■ WHAT IS BEING ASKED
From the entries below, reproduce exactly the line containing "getattr(getattr(bpy.ops, group), name)()", the line containing "for node in", and every line in between, with nothing added.

■ RECORDS TO USE
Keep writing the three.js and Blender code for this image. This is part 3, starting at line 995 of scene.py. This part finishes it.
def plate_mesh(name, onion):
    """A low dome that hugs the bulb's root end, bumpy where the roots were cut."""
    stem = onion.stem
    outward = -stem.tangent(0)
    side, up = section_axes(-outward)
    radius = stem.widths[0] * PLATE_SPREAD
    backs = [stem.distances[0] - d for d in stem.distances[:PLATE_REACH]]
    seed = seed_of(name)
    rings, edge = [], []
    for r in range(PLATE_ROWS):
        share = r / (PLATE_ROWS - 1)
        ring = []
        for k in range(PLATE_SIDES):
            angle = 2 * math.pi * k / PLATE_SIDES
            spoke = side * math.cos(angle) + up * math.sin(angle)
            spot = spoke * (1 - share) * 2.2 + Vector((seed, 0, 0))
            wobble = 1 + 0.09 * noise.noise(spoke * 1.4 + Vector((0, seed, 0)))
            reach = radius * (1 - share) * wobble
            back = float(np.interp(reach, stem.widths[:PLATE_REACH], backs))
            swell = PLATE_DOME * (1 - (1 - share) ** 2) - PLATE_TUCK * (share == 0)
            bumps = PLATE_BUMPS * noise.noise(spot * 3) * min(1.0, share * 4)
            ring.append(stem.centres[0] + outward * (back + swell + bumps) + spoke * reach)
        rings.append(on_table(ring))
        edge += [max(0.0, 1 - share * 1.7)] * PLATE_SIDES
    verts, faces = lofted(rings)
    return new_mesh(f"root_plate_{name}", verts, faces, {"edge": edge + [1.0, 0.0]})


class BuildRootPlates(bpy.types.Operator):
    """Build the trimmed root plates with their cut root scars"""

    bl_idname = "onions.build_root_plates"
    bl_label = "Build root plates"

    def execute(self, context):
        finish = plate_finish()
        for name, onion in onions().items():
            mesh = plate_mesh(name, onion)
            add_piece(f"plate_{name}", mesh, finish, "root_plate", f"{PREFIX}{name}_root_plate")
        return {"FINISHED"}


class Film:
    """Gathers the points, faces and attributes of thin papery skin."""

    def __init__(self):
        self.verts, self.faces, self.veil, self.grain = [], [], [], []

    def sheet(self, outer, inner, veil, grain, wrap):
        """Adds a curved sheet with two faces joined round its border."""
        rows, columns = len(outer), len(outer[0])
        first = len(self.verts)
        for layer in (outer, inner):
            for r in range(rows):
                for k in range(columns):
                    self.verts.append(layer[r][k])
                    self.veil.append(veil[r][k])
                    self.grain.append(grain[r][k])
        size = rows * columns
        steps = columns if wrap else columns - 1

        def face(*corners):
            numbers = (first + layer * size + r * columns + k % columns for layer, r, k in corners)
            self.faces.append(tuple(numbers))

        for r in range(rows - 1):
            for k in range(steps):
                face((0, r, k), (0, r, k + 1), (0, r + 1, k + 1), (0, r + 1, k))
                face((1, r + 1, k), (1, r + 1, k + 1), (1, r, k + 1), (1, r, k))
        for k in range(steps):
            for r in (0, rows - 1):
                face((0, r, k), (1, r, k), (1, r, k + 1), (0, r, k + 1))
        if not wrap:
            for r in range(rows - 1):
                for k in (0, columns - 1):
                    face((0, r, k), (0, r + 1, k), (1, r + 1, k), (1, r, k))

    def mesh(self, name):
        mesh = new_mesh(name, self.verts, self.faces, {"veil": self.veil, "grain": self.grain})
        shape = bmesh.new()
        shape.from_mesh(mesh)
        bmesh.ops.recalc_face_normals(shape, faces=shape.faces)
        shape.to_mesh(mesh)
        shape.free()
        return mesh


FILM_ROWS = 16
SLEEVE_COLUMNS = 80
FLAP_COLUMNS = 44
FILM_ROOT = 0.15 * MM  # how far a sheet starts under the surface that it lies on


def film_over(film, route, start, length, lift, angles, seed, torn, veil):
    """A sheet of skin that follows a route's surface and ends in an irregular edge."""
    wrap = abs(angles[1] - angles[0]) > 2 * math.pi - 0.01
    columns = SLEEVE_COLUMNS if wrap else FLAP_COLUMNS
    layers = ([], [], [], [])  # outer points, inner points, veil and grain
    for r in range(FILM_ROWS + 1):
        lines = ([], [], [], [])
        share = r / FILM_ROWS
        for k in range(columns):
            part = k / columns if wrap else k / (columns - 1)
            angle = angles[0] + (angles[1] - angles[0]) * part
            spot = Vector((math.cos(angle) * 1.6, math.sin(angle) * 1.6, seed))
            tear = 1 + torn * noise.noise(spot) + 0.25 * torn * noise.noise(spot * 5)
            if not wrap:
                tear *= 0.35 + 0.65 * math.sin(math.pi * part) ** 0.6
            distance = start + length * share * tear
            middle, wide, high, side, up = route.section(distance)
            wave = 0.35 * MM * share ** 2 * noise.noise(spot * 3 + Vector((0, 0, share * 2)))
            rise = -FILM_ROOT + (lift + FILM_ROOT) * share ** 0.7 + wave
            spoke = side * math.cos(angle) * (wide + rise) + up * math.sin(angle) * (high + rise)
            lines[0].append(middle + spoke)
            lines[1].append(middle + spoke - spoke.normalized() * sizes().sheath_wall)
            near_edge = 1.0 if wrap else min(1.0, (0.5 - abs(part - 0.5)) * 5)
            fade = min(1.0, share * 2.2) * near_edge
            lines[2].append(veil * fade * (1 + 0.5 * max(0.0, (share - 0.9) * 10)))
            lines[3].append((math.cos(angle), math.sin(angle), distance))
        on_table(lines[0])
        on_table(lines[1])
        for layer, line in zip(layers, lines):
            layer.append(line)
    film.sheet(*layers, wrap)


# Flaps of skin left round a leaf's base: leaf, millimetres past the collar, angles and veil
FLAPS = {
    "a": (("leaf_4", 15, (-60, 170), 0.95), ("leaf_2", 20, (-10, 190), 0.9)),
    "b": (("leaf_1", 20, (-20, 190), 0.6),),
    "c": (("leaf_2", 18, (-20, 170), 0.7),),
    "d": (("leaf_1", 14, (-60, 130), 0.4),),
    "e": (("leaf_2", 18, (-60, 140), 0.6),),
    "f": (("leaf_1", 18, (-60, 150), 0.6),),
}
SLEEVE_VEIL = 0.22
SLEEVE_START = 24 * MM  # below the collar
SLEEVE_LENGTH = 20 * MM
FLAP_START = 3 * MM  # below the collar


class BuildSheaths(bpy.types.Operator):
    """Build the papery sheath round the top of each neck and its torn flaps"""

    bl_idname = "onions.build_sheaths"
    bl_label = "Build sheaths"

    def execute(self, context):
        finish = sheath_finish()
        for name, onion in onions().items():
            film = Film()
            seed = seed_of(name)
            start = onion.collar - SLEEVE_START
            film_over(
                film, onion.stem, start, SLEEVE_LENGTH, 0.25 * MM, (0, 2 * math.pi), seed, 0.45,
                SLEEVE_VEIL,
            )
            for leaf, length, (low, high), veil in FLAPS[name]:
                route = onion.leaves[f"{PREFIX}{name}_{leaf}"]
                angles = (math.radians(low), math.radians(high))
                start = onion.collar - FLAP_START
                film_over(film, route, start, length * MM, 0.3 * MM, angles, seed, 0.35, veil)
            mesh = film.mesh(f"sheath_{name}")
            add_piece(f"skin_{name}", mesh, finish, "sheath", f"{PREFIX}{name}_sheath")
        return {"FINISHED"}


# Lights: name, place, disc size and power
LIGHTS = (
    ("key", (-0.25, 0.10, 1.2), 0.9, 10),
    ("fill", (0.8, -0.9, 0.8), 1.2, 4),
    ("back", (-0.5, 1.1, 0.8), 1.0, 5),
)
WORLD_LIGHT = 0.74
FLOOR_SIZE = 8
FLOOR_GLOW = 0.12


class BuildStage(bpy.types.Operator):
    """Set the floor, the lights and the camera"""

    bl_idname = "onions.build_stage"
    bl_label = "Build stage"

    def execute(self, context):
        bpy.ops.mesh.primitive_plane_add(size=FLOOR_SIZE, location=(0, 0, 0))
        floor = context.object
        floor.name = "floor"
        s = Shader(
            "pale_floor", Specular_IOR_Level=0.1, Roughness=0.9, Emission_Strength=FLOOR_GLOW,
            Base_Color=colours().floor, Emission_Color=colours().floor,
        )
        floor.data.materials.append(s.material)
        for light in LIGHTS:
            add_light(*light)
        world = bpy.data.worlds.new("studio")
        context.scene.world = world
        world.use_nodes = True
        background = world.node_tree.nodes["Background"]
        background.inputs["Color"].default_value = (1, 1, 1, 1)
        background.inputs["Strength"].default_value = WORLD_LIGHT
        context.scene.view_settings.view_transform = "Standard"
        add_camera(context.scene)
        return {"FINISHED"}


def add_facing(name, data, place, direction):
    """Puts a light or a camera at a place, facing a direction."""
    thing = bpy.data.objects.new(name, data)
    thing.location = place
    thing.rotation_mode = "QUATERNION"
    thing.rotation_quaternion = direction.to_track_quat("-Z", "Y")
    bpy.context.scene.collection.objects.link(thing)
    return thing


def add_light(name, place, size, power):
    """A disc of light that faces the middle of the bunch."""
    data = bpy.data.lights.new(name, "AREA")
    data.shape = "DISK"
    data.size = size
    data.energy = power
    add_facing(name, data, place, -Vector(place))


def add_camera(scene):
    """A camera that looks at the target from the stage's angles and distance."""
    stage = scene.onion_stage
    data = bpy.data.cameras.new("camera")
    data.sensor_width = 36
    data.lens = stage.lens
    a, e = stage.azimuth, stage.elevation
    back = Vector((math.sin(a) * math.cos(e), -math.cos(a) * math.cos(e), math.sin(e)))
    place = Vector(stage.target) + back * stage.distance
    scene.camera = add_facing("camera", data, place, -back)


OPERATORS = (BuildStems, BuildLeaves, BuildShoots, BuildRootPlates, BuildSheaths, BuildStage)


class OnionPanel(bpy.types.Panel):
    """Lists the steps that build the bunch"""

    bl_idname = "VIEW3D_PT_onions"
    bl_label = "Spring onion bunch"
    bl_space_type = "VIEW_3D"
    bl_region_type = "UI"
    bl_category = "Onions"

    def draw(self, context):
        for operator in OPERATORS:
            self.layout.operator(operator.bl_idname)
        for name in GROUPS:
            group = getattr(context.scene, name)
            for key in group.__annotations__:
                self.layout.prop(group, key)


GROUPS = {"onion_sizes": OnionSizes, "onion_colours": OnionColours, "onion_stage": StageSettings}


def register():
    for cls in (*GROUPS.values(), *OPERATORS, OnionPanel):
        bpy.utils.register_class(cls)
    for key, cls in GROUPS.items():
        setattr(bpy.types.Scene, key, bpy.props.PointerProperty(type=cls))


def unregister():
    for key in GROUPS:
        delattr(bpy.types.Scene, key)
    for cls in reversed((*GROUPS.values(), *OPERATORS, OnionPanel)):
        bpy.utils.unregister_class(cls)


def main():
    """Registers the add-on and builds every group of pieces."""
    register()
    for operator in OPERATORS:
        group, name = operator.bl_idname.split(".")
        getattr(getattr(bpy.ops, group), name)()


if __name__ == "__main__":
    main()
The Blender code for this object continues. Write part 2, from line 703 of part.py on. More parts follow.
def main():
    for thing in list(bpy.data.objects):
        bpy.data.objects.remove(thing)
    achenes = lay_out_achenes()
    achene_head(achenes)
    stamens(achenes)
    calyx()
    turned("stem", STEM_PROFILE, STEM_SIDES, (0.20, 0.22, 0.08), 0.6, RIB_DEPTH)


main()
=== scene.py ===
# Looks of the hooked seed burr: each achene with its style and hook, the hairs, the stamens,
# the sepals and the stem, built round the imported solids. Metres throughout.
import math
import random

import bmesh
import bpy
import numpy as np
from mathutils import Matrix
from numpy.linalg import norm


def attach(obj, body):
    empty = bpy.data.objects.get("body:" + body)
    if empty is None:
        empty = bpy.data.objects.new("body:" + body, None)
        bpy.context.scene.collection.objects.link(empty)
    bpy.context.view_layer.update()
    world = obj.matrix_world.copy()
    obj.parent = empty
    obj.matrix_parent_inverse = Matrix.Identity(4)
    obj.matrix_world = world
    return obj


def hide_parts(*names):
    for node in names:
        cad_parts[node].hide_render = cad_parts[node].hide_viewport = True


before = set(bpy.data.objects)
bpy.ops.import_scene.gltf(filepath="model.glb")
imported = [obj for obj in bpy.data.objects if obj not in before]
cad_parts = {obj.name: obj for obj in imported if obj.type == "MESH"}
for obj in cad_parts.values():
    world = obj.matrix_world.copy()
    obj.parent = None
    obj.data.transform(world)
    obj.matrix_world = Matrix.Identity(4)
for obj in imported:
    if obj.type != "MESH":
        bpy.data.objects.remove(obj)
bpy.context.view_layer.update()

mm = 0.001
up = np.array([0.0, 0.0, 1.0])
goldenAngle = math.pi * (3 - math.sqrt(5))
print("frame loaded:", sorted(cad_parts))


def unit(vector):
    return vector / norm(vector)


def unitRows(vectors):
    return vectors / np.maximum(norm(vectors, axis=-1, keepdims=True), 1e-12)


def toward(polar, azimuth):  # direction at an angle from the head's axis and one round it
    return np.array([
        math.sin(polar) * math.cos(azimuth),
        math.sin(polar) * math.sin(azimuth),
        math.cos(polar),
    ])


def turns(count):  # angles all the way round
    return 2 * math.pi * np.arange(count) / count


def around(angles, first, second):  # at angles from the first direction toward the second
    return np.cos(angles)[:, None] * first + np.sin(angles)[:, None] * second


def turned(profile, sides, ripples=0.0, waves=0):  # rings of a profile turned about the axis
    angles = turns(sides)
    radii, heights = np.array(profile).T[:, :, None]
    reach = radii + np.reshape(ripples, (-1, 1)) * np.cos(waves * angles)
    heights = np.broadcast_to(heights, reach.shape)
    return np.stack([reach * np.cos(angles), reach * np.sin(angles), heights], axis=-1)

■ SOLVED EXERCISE
        getattr(getattr(bpy.ops, group), name)()


if __name__ == "__main__":
    main()
The Blender code for this object continues. Write part 2, from line 703 of part.py on. More parts follow.
def main():
    for thing in list(bpy.data.objects):
        bpy.data.objects.remove(thing)
    achenes = lay_out_achenes()
    achene_head(achenes)
    stamens(achenes)
    calyx()
    turned("stem", STEM_PROFILE, STEM_SIDES, (0.20, 0.22, 0.08), 0.6, RIB_DEPTH)


main()
=== scene.py ===
# Looks of the hooked seed burr: each achene with its style and hook, the hairs, the stamens,
# the sepals and the stem, built round the imported solids. Metres throughout.
import math
import random

import bmesh
import bpy
import numpy as np
from mathutils import Matrix
from numpy.linalg import norm


def attach(obj, body):
    empty = bpy.data.objects.get("body:" + body)
    if empty is None:
        empty = bpy.data.objects.new("body:" + body, None)
        bpy.context.scene.collection.objects.link(empty)
    bpy.context.view_layer.update()
    world = obj.matrix_world.copy()
    obj.parent = empty
    obj.matrix_parent_inverse = Matrix.Identity(4)
    obj.matrix_world = world
    return obj


def hide_parts(*names):
    for node in names:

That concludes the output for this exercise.